## TASK GOAL
Your answer should consist solely of the lines from the one with "dips between them" through the one with "obj.parent = None", copied exactly, endpoints included.
^^^^^^^^^^^^^^^^
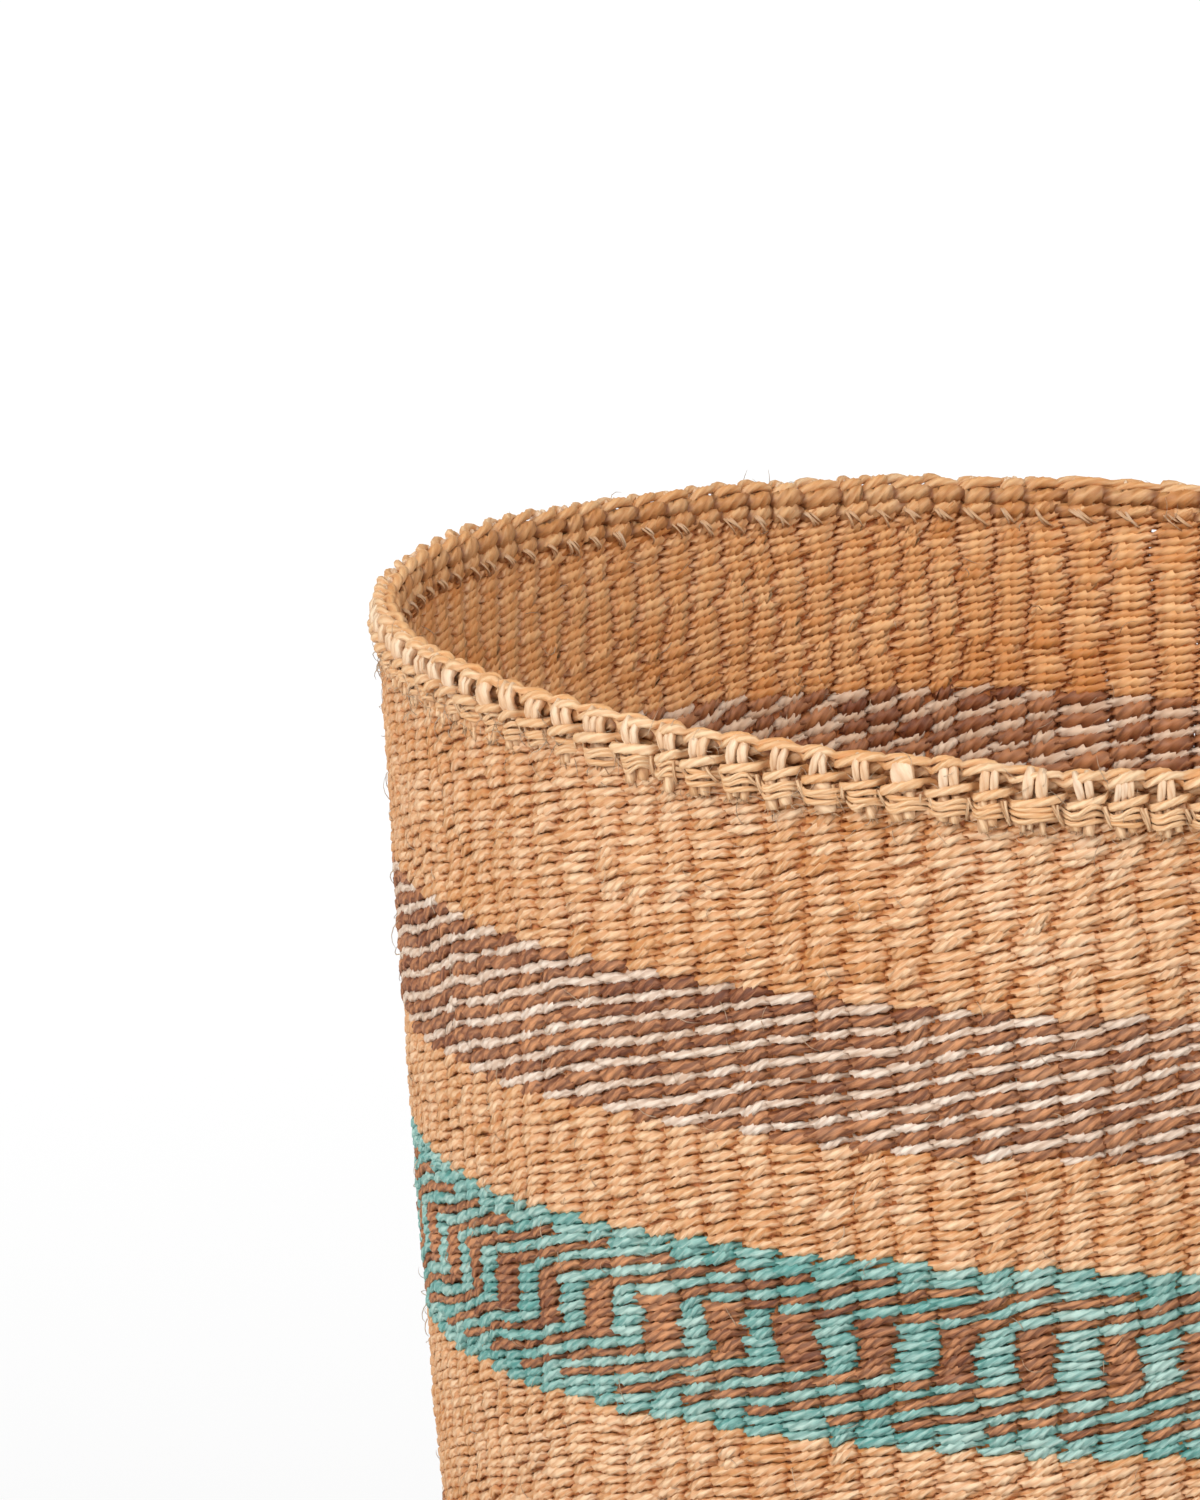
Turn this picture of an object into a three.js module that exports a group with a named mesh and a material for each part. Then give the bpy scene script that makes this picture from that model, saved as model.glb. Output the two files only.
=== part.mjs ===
// A tall round sisal basket, hand-twined in bands of natural, brown, cream and teal cord.
// Units are millimetres, +Z is up, and the origin is the middle of the underside.
// The wall is a stack of bands of weft, each a closed ring, on a round twined base. Upright cords,
// the warps, run inside every band. They show as short posts under the rim cord and as cut ends
// folded down outside it. The lay and the single stitches of the cords are left out of the solids.
import * as THREE from "three";

// Cord and weave
const warpCount = 108; // upright cords round the wall
const rowPitch = 2.04; // height of one row of twining
const wallThickness = 4.6; // two weft cords with a warp between them

// Wall, measured on its outer face
const footRadius = 127.4; // where the wall leaves the rounded turn of the base
const mouthRadius = 147.8; // under the rim
const wallBelly = 1.3; // how far the wall bows out half way up
const turnHeight = 17.2; // rounded turn between base and wall

// Rows of weft in each band, from the base up
const rows = {
  lowerNatural: 27,
  lowerStripe: 14,
  naturalBelowTeal: 19,
  tealLowerEdge: 2,
  lowerStair: 5,
  block: 6,
  upperStair: 4,
  tealUpperEdge: 2,
  naturalAboveTeal: 11,
  upperStripe: 14,
  upperNatural: 21,
};

// Base, where the rounds change because more warps come in
const baseStartRadius = 10.2;
const baseInnerRadius = 36;
const baseMiddleRadius = 88;
const baseStartRise = 1.2; // the crossed warps stand up a little inside

// Rim
const lowerCordHeight = 2.6;
const lowerCordOut = 2.4; // how far it stands out over the wall
const lowerCordIn = 0.5; // how far it stands in over the wall
const cordFlatInset = 0.9; // rounding of a cord's section, from its side to its flat
const postHeight = 2.4;
const postWidth = 3.6;
const postThickness = 2.4;
const postHoopHeight = 0.5; // low hoop on which the posts stand
const postEdge = 0.25; // slope of a post's side
const topCordHeight = 2.8;
const topCordWidth = 4.8;
const topCordDip = 0.8; // depth of the dip between two arcs of the cord
const warpEndLength = 6.4; // the folded ends, from the lower cord down
const warpEndProud = 3.2;
const warpEndWidth = 4.6;
const wrapHeight = 4.2; // fine weft that holds the folded ends to the wall
const wrapProud = 0.9;
const fitGap = 0.3; // between the wall and the folded ends outside it

const ringSegments = 54;
const arcSteps = 6;

// Levels and radii that follow from the sizes above
const wallRows = Object.values(rows).reduce((sum, count) => sum + count, 0);
const wallTop = turnHeight + wallRows * rowPitch;
const wallHeight = wallTop - turnHeight;
const lowerCordTop = wallTop + lowerCordHeight;
const postTop = lowerCordTop + postHeight;
const rimTop = postTop + topCordHeight;
const rimMiddleRadius = mouthRadius - wallThickness / 2 + (lowerCordOut - lowerCordIn) / 2;
const warpAngle = (2 * Math.PI) / warpCount;

// Outer radius of the wall at a height: a straight taper with a slight belly.
function wallRadius(z) {
  const t = (z - turnHeight) / wallHeight;
  return footRadius + (mouthRadius - footRadius) * t + 4 * wallBelly * t * (1 - t);
}

// The turn is an arc that leaves the flat base level and meets the wall at the wall's own lean.
const footLean = Math.atan((mouthRadius - footRadius + 4 * wallBelly) / wallHeight);
const turnRadius = turnHeight / (1 - Math.sin(footLean));
const baseRadius = footRadius - turnRadius * Math.cos(footLean);
const baseThickness = wallThickness;

// Finishes
const colours = {
  natural: 0xd9a873,
  naturalDeep: 0xc88f55,
  brown: 0x99603c,
  cream: 0xe4d0bd,
  teal: 0x7fbdb2,
  warp: 0xe0bd94,
};

function finish(colour, roughness = 0.8) {
  return new THREE.MeshStandardMaterial({ color: colour, roughness, metalness: 0 });
}

const basket = new THREE.Group();
basket.name = "sisal_basket";

function addPiece(name, geometry, material) {
  const mesh = new THREE.Mesh(geometry, material);
  mesh.name = name;
  basket.add(mesh);
}

// A ring or disc turned about the upright axis, from [radius, height] points listed with the
// solid on their left. A ring's points close on themselves; a disc starts and ends on the axis.
function turned(points, closed = true) {
  const outline = points.map(([radius, z]) => new THREE.Vector2(radius, z));
  if (closed) outline.push(outline[0].clone());
  return new THREE.LatheGeometry(outline, ringSegments).rotateX(Math.PI / 2);
}

// A ring whose section changes on its way round: stations are [angle, section] pairs, and each
// section has the same number of [radius, height] points, listed with the solid on their left.
function stationRing(stations) {
  const sectionSize = stations[0][1].length;
  const positions = [];
  const index = [];
  for (const [angle, section] of stations)
    for (const [radius, z] of section)
      positions.push(radius * Math.cos(angle), radius * Math.sin(angle), z);
  for (let i = 0; i < stations.length; i++)
    for (let j = 0; j < sectionSize; j++) {
      const next = (i + 1) % stations.length;
      const a = i * sectionSize + j;
      const b = i * sectionSize + ((j + 1) % sectionSize);
      const c = next * sectionSize + ((j + 1) % sectionSize);
      const d = next * sectionSize + j;
      index.push(a, c, b, a, d, c);
    }
  const geometry = new THREE.BufferGeometry();
  geometry.setAttribute("position", new THREE.Float32BufferAttribute(positions, 3));
  geometry.setIndex(index);
  geometry.computeVertexNormals();
  return geometry;
}

// One entry per station for every warp: offsets are in millimetres along the ring.
function stationsPerWarp(radius, shapes) {
  const stations = [];
  for (let warp = 0; warp < warpCount; warp++)
    for (const { offset, section } of shapes)
      stations.push([warp * warpAngle + offset / radius, section]);
  return stations;
}

// Base: a start where the first warps cross, then rounds of twining, flat underneath
const startOutline = [
  [0, 0],
  [baseStartRadius, 0],
  [baseStartRadius, baseThickness],
  [baseStartRadius * 0.6, baseThickness + baseStartRise],
  [0, baseThickness + baseStartRise],
];
addPiece("base_start", turned(startOutline, false), finish(colours.naturalDeep));

function baseRound(name, innerRadius, outerRadius) {
  const outline = [
    [innerRadius, 0],
    [outerRadius, 0],
    [outerRadius, baseThickness],
    [innerRadius, baseThickness],
  ];
  addPiece(name, turned(outline), finish(colours.natural));
}
baseRound("base_inner_rounds", baseStartRadius, baseInnerRadius);
baseRound("base_middle_rounds", baseInnerRadius, baseMiddleRadius);
baseRound("base_outer_rounds", baseMiddleRadius, baseRadius);

// The rounded turn: the outer arc upwards, then the inner arc back down to the base
function turnOutline() {
  const innerArc = turnRadius - wallThickness;
  const innerLean = Math.asin((turnRadius - turnHeight) / innerArc);
  const points = [];
  for (let i = 0; i <= arcSteps; i++) {
    const angle = -Math.PI / 2 + ((Math.PI / 2 - footLean) * i) / arcSteps;
    const z = i === arcSteps ? turnHeight : turnRadius + turnRadius * Math.sin(angle);
    points.push([baseRadius + turnRadius * Math.cos(angle), z]);
  }
  points.push([wallRadius(turnHeight) - wallThickness, turnHeight]);
  for (let i = 1; i <= arcSteps; i++) {
    const angle = -innerLean - ((Math.PI / 2 - innerLean) * i) / arcSteps;
    const z = i === arcSteps ? baseThickness : turnRadius + innerArc * Math.sin(angle);
    points.push([baseRadius + innerArc * Math.cos(angle), z]);
  }
  return points;
}
addPiece("base_turn", turned(turnOutline()), finish(colours.natural));

// Wall: one ring for each band of weft, stacked row by row
let bandFoot = turnHeight;
function wallBand(name, rowCount, colour) {
  const bandTop = bandFoot + rowCount * rowPitch;
  const outline = [
    [wallRadius(bandFoot) - wallThickness, bandFoot],
    [wallRadius(bandFoot), bandFoot],
    [wallRadius(bandTop), bandTop],
    [wallRadius(bandTop) - wallThickness, bandTop],
  ];
  addPiece(name, turned(outline), finish(colour));
  bandFoot = bandTop;
}
wallBand("lower_natural_weft", rows.lowerNatural, colours.natural);
wallBand("lower_stripe_weft", rows.lowerStripe, colours.brown);
wallBand("natural_weft_below_teal", rows.naturalBelowTeal, colours.natural);
wallBand("teal_lower_edge_weft", rows.tealLowerEdge, colours.teal);
wallBand("lower_stair_weft", rows.lowerStair, colours.brown);
wallBand("block_weft", rows.block, colours.teal);
wallBand("upper_stair_weft", rows.upperStair, colours.brown);
wallBand("teal_upper_edge_weft", rows.tealUpperEdge, colours.teal);
wallBand("natural_weft_above_teal", rows.naturalAboveTeal, colours.natural);
wallBand("upper_stripe_weft", rows.upperStripe, colours.cream);
wallBand("upper_natural_weft", rows.upperNatural, colours.natural);

// Folded warp ends: a row of short stubs outside the top rows, held by a fine wrapped weft
function foldedSection(proud, length) {
  const foot = wallTop - length;
  const wallSide = (z) => wallRadius(z) + fitGap;
  return [
    [wallSide(foot), foot],
    [wallSide(foot) + proud * 0.8, foot],
    [wallSide(foot) + proud, foot + length * 0.35],
    [wallSide(wallTop) + proud * 0.6, wallTop],
    [wallSide(wallTop), wallTop],
  ];
}
const stub = foldedSection(warpEndProud, warpEndLength);
const wrap = foldedSection(wrapProud, wrapHeight);
const foldedStations = stationsPerWarp(mouthRadius, [
  { offset: -warpEndWidth / 2, section: stub },
  { offset: warpEndWidth / 2, section: stub },
  { offset: (mouthRadius * warpAngle) / 2, section: wrap },
]);
addPiece("folded_warp_ends", stationRing(foldedStations), finish(colours.warp));

// A rim cord's section is flat below and above, and bulges at its middle height.
function cordOutline(innerRadius, outerRadius, foot, top) {
  const middle = (foot + top) / 2;
  return [
    [innerRadius + cordFlatInset, foot],
    [outerRadius - cordFlatInset, foot],
    [outerRadius, middle],
    [outerRadius - cordFlatInset, top],
    [innerRadius + cordFlatInset, top],
    [innerRadius, middle],
  ];
}
const lowerCordOutline = cordOutline(
  mouthRadius - wallThickness - lowerCordIn,
  mouthRadius + lowerCordOut,
  wallTop,
  lowerCordTop,
);
addPiece("rim_lower_cord", turned(lowerCordOutline), finish(colours.natural));

// Posts: the bare warps between the two rim cords, with open holes from post to post
function postSection(top) {
  const inner = rimMiddleRadius - postThickness / 2;
  const outer = rimMiddleRadius + postThickness / 2;
  return [
    [inner, lowerCordTop],
    [outer, lowerCordTop],
    [outer, top],
    [inner, top],
  ];
}
const postStations = stationsPerWarp(rimMiddleRadius, [
  { offset: -postWidth / 2 - postEdge, section: postSection(lowerCordTop + postHoopHeight) },
  { offset: -postWidth / 2, section: postSection(postTop) },
  { offset: postWidth / 2, section: postSection(postTop) },
  { offset: postWidth / 2 + postEdge, section: postSection(lowerCordTop + postHoopHeight) },
]);
addPiece("rim_warp_posts", stationRing(postStations), finish(colours.warp));

// Top cord: it arcs over each warp and dips between them
function topCordSection(top) {
  const inner = rimMiddleRadius - topCordWidth / 2;
  return cordOutline(inner, inner + topCordWidth, postTop, top);
}
const topCordStations = stationsPerWarp(rimMiddleRadius, [
  { offset: 0, section: topCordSection(rimTop) },
  { offset: (rimMiddleRadius * warpAngle) / 2, section: topCordSection(rimTop - topCordDip) },
]);
addPiece("rim_top_cord", stationRing(topCordStations), finish(colours.natural));

export default basket;
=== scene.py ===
"""A tall round sisal basket, hand-twined in natural, brown, cream and teal cord.

Every row of the basket is two cords that pass on either side of the upright warps and swap sides
between them. The rows are closed rings of such cord pairs, placed along the basket's own middle
surface, which runs over the base, round the turn and up the wall.
"""

import logging
import math
from collections.abc import Sequence
from dataclasses import dataclass, field, replace
from enum import Enum

import bpy
import numpy as np
from mathutils import Matrix, Vector


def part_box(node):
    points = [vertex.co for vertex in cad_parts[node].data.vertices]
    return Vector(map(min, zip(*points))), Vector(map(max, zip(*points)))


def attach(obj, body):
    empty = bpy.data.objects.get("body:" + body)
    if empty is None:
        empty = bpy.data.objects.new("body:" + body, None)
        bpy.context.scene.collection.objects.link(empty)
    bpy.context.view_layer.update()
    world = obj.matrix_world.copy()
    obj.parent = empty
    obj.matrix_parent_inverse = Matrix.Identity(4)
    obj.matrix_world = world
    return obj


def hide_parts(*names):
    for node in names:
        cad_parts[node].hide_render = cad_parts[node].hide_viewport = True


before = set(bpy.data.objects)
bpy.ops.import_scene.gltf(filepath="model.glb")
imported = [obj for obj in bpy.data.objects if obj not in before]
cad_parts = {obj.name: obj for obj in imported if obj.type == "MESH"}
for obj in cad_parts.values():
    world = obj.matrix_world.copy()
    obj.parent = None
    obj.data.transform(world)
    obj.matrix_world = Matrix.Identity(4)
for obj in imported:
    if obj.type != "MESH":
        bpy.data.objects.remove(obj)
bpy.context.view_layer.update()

log = logging.getLogger("basket")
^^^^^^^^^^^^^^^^
## FINISHED EXERCISE
// Top cord: it arcs over each warp and dips between them
function topCordSection(top) {
  const inner = rimMiddleRadius - topCordWidth / 2;
  return cordOutline(inner, inner + topCordWidth, postTop, top);
}
const topCordStations = stationsPerWarp(rimMiddleRadius, [
  { offset: 0, section: topCordSection(rimTop) },
  { offset: (rimMiddleRadius * warpAngle) / 2, section: topCordSection(rimTop - topCordDip) },
]);
addPiece("rim_top_cord", stationRing(topCordStations), finish(colours.natural));

export default basket;
=== scene.py ===
"""A tall round sisal basket, hand-twined in natural, brown, cream and teal cord.

Every row of the basket is two cords that pass on either side of the upright warps and swap sides
between them. The rows are closed rings of such cord pairs, placed along the basket's own middle
surface, which runs over the base, round the turn and up the wall.
"""

import logging
import math
from collections.abc import Sequence
from dataclasses import dataclass, field, replace
from enum import Enum

import bpy
import numpy as np
from mathutils import Matrix, Vector


def part_box(node):
    points = [vertex.co for vertex in cad_parts[node].data.vertices]
    return Vector(map(min, zip(*points))), Vector(map(max, zip(*points)))


def attach(obj, body):
    empty = bpy.data.objects.get("body:" + body)
    if empty is None:
        empty = bpy.data.objects.new("body:" + body, None)
        bpy.context.scene.collection.objects.link(empty)
    bpy.context.view_layer.update()
    world = obj.matrix_world.copy()
    obj.parent = empty
    obj.matrix_parent_inverse = Matrix.Identity(4)
    obj.matrix_world = world
    return obj


def hide_parts(*names):
    for node in names:
        cad_parts[node].hide_render = cad_parts[node].hide_viewport = True


before = set(bpy.data.objects)
bpy.ops.import_scene.gltf(filepath="model.glb")
imported = [obj for obj in bpy.data.objects if obj not in before]
cad_parts = {obj.name: obj for obj in imported if obj.type == "MESH"}
for obj in cad_parts.values():
    world = obj.matrix_world.copy()
    obj.parent = None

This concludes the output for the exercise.